Allow to dump data only
There is an edgedb dump command that does a full dump of the database(s).
edgedb restore command could take a generated dump file(s) and apply them to the empty database. However, there is no way to dump (or restore) data only.
What did I try?
- A
*.dumpfile provides the EdgeQL code for the schema, however, keeps data in binary format - no way to apply those data. - https://www.edgedb.com/docs/changelog/3_x#sql-support states the SQL support. However, using
pg_dumpgives a relation representation of the data that is (let’s say) impossible to apply to an EdgeDB instance.
As a solution, I propose to add --data-only option to the edgedb dump command that allows getting EdgeQL data insert queries.
There is also the related question: why does edgedb dump keeps data in the binary form? As far as I see, a —format binary|edgeql option will make sense to provide a consistent output regardless of what’s being dumped: all, data only, etc.
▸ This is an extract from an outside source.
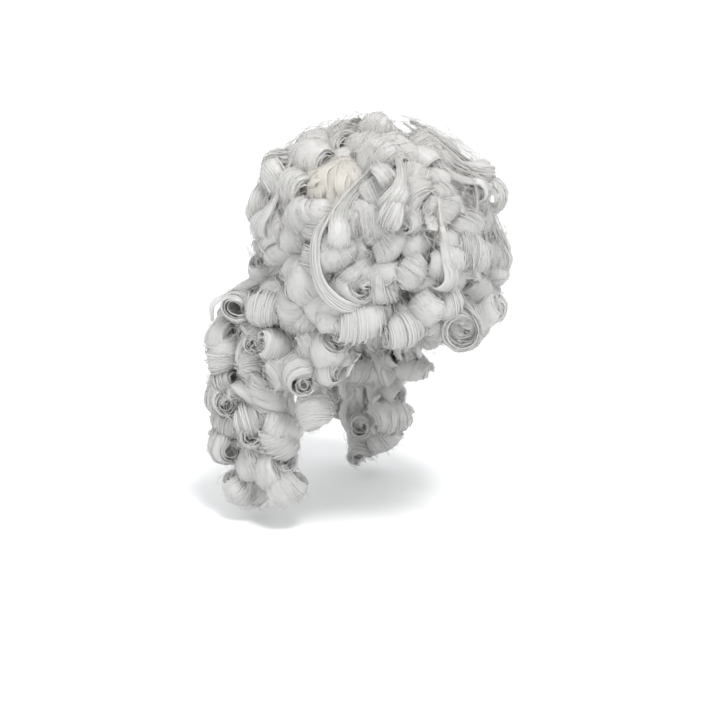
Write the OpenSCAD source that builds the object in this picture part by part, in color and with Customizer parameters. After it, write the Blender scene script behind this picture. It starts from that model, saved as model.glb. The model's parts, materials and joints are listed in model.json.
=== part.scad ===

I've tried generating dumps like this myself but EdgeDB doesn't seem to be able to handle .edgeql files with thousands of inserts. Separate queries like
insert SomeObject {
title := '...',
body := '...',
};
insert SomeObject {
title := '...',
body := '...',
};
takes about a second each which is way too slow, and a couple hundred MB of JSON in
with objects := to_json("[...]"),
for object in json_array_unpack(objects) union (
insert SomeObject {
title := <str>object['title'],
body := <str>object['body'],
}
)
makes the python process sit at like 10% cpu for a few minutes until the server runs out of memory and crashes.
I know this hasn't seen any movement, but putting in a +1 for --format=edgeql!